-- DATA PROVIDED --
-- START --

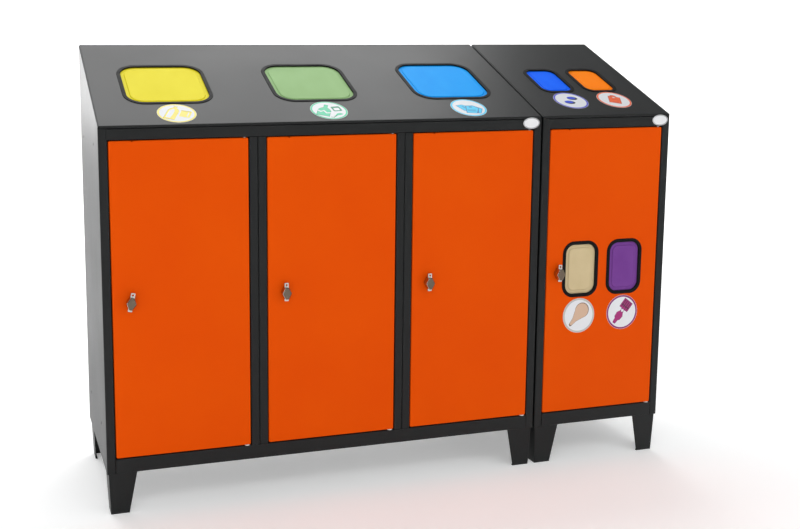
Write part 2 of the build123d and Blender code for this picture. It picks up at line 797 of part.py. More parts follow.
def write_bins():
    """The bins that stand in the compartments."""
    clear = compartment_width - 2 * (stile_width + stop_lip + bin_side_clearance)
    wide_top = hanging_tip(slope, wide_cut_rise, wide_cut) - bin_flap_clearance
    wide_bins = [
        waste_bin((n + 0.5) * compartment_width, clear, floor_top, wide_top, bin_corner_radius)
        for n in range(wide_compartments)
    ]
    write("wide_bins", wide_bins)
    width = narrow_cut_pitch - narrow_bin_gap
    upper_top = hanging_tip(slope, narrow_cut_rise, narrow_cut) - bin_flap_clearance
    lower_top = hanging_tip(front, door_cut_height, narrow_cut) - bin_flap_clearance
    for name, floor, top in (("upper", shelf_top, upper_top), ("lower", floor_top, lower_top)):
        pair = [
            waste_bin(narrow_left + x, width, floor, top, narrow_bin_corner_radius) for x in narrow_centres
        ]
        write(f"narrow_{name}_bins", pair)


def write_fasteners():
    """Feet, pins, washers, bolts and plates."""
    pin_places = [n * compartment_width + pin_x for n in range(wide_compartments)] + [narrow_left + pin_x]
    write("door_hinge_pins", [pin for x in pin_places for pin in hinge_pins(x)])
    write("door_hinge_washers", [hinge_washer(x) for x in pin_places])
    shift = Pos(narrow_left, 0, 0)
    for name, piece in (("feet", foot()), ("foot_glides", glide())):
        under_wide = at_corners(piece, wide_width)
        write(name, under_wide + [shift * copy for copy in at_corners(piece, narrow_width)])
    write("cabinet_joining_bolts", [part for y, z in joining_points() for part in joining_bolt(y, z)])
    write("blank_badges", [badge(wide_width), badge(overall_width)])


def build():
    """Writes every piece."""
    os.makedirs("parts", exist_ok=True)
    wide_centres = [(n + 0.5) * compartment_width for n in range(wide_compartments)]
    write_cabinet("wide", 0.0, wide_compartments, wide_cut, wide_cut_rise, wide_centres)
    write_cabinet("narrow", narrow_left, 1, narrow_cut, narrow_cut_rise, narrow_centres)
    for n in range(1, wide_compartments):
        write(f"wide_partition_{n}", [Pos(n * compartment_width, 0, 0) * partition()])
    write("narrow_shelf", [Pos(narrow_left, 0, 0) * shelf()])
    write_doors()
    write_flaps()
    write_bins()
    write_fasteners()


build()
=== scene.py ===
# Recycling bin station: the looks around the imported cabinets, doors and flaps. Metres, +Z up, doors face -Y.
import json
import math
import bmesh
import bpy
from mathutils import Matrix, Vector

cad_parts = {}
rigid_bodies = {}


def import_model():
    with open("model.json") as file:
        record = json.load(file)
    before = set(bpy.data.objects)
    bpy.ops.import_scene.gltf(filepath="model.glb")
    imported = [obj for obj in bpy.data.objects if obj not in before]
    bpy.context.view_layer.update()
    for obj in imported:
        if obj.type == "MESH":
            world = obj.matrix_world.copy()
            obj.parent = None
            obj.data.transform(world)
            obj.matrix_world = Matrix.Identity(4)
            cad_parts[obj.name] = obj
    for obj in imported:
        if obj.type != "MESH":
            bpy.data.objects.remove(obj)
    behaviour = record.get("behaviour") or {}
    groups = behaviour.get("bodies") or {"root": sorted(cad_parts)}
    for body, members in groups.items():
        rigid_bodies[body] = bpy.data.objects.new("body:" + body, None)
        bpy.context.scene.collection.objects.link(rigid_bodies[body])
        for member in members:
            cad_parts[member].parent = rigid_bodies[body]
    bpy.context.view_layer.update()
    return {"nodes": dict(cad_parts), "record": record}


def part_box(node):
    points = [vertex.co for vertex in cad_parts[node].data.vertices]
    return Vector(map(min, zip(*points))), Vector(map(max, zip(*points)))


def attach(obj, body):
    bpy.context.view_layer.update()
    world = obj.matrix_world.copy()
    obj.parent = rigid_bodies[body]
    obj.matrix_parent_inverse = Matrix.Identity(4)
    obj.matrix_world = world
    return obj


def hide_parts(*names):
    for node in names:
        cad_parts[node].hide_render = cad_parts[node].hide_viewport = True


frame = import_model()
up = Vector((0, 0, 1))
outwards = Vector((0, -1, 0))  # the way the doors face
mm = 0.001


def hue(red, green, blue):
    # an 8-bit screen colour as a linear one
    def straighten(channel):
        share = channel / 255
        return share / 12.92 if share <= 0.04045 else ((share + 0.055) / 1.055) ** 2.4
    return (straighten(red), straighten(green), straighten(blue), 1)


# finishes
class Signal:
    # wraps a socket, so that a sum or a product of values adds its Math nodes
    def __init__(self, finish, socket):
        self.finish, self.socket = finish, socket

    def maths(self, operation, first, second):
        return self.finish.add("ShaderNodeMath", {"operation": operation}, {0: first, 1: second})

    def __add__(self, other):
        return self.maths("ADD", self, other)

    def __mul__(self, other):
        return self.maths("MULTIPLY", self, other)

    def __sub__(self, other):
        return self.maths("SUBTRACT", self, other)

    __radd__, __rmul__ = __add__, __mul__


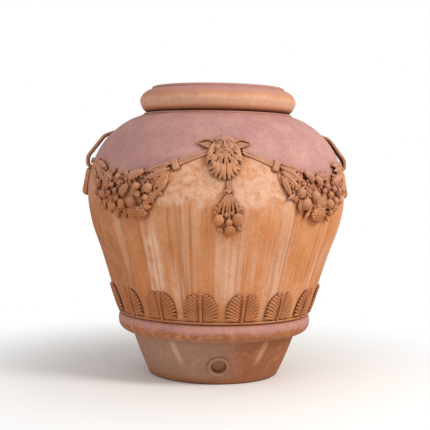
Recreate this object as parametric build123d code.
from build123d import *
import math
import os

os.makedirs("parts", exist_ok=True)

# A large hand built terracotta jar. The origin is the middle of the base and +Z is up. The front
# mask looks towards -Y, and the handles stand at +X and -X. An angle on the wall counts from the
# front towards +X. Lengths are millimetres and angles are degrees.

# Driving dimensions of the coiled and thrown body
height = 800.0
foot_radius = 181.0
foot_top_radius = 234.0
foot_swell = 2.0
foot_edge = 9.0
floor_thickness = 34.0
wall = 28.0
belt_level = 153.0
belt_roll = 21.0
ridge_roll = 5.5
ridge_rise = 8.0
belly_foot_radius = 263.0
belly_radius = 359.0
neck_radius = 186.0
mouth_radius = 155.0
neck_rise = 70.0
neck_bead = 5.0
rim_swell = 32.0
lip_rise = 13.0
lip_edge = 6.0

# The belly's outside between belt and neck: share of that rise, share of the belly's radius
belly_shares = [
    (0.119, 0.797), (0.299, 0.886), (0.460, 0.971), (0.586, 1.0),
    (0.714, 0.977), (0.856, 0.869), (0.946, 0.713),
]
# The rim roll's outside from its foot to its top: share of its swell, share of its rise
rim_shares = [(0.56, 0.10), (0.90, 0.34), (1.0, 0.52), (0.90, 0.69), (0.42, 0.92)]
waist_share = 0.46
shoulder_share = 0.80
seat_clearance = 0.25
band_count = 4
belly_spans = 6

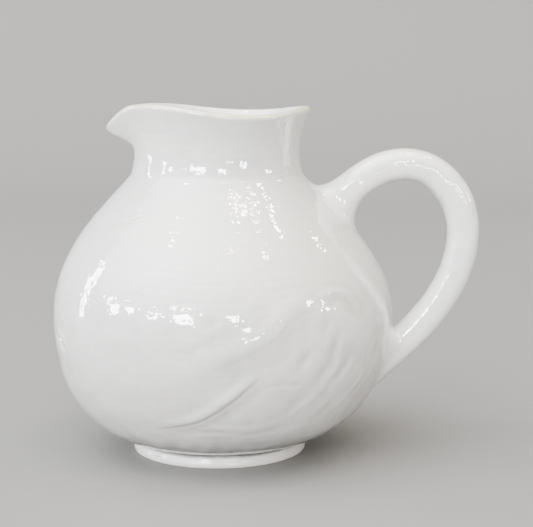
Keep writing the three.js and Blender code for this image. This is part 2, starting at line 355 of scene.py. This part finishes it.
# it fades out where the bowl meets the ring and where the wall turns into the lip
relief *= smooth(zz, 7, 10) * lerp(1, 0.35, smooth(zz, RIM - 8, RIM))
seam_noise = noise(plain.reshape(-1, 3) * [1, 1, 0.5], 9, 13).reshape(rows, columns)
relief -= (1.5 + 1.2 * seam_noise) * gauss(zz - 7.2, 1.7)
outer = plain + relief[..., None] * plain_normal

# lip: a half round from the outside to the inside
wobble = noise(np.stack([60 * np.cos(azimuths), 60 * np.sin(azimuths), 0 * azimuths], 1), 26, 12)
lip_half = LIP / 2 + 0.22 * wobble + 0.8 * bump(np.degrees(azimuths) - 180, 42)
top, top_normal = outer[-1], plain_normal[-1]
up = unit(outer[-1] - outer[-4])
middle = top - top_normal * lip_half[:, None]
lip = []
for angle in np.linspace(0, np.pi, 13)[1:-1]:
    lip.append(middle + (top_normal * math.cos(angle) + up * math.sin(angle) * 0.92) * lip_half[:, None])
lip = np.array(lip)

# inside: the wall's thickness in from the plain outside, with the throwing rings of the inside
inner_rows = np.r_[np.arange(rows - 1, rows - 40, -1), np.arange(rows - 41, 9, -3)]
inner_z = zz[inner_rows]
thick = WALL + (2 * lip_half[None] - WALL) * smooth(inner_z, NECK_Z, RIM)
inner = plain[inner_rows] - thick[..., None] * plain_normal[inner_rows]
flat = inner.reshape(-1, 3)
rings = 0.10 * np.sin(2 * np.pi * (flat[:, 2] + 3 * noise(flat, 50, 21)) / 7.5) + 0.5 * noise(flat, 45, 22)
rings = rings.reshape(inner_z.shape) * (1 - smooth(inner_z, RIM - 12, RIM))
inner = inner - rings[..., None] * plain_normal[inner_rows]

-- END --

Transcribe the records above exactly, beginning at the line that contains "in joining_bolt(y, z)])" and ending with the line that contains "bpy.data.objects.remove(obj)", both included, and nothing else.

    write("cabinet_joining_bolts", [part for y, z in joining_points() for part in joining_bolt(y, z)])
    write("blank_badges", [badge(wide_width), badge(overall_width)])


def build():
    """Writes every piece."""
    os.makedirs("parts", exist_ok=True)
    wide_centres = [(n + 0.5) * compartment_width for n in range(wide_compartments)]
    write_cabinet("wide", 0.0, wide_compartments, wide_cut, wide_cut_rise, wide_centres)
    write_cabinet("narrow", narrow_left, 1, narrow_cut, narrow_cut_rise, narrow_centres)
    for n in range(1, wide_compartments):
        write(f"wide_partition_{n}", [Pos(n * compartment_width, 0, 0) * partition()])
    write("narrow_shelf", [Pos(narrow_left, 0, 0) * shelf()])
    write_doors()
    write_flaps()
    write_bins()
    write_fasteners()


build()
=== scene.py ===
# Recycling bin station: the looks around the imported cabinets, doors and flaps. Metres, +Z up, doors face -Y.
import json
import math
import bmesh
import bpy
from mathutils import Matrix, Vector

cad_parts = {}
rigid_bodies = {}


def import_model():
    with open("model.json") as file:
        record = json.load(file)
    before = set(bpy.data.objects)
    bpy.ops.import_scene.gltf(filepath="model.glb")
    imported = [obj for obj in bpy.data.objects if obj not in before]
    bpy.context.view_layer.update()
    for obj in imported:
        if obj.type == "MESH":
            world = obj.matrix_world.copy()
            obj.parent = None
            obj.data.transform(world)
            obj.matrix_world = Matrix.Identity(4)
            cad_parts[obj.name] = obj
    for obj in imported:
        if obj.type != "MESH":
            bpy.data.objects.remove(obj)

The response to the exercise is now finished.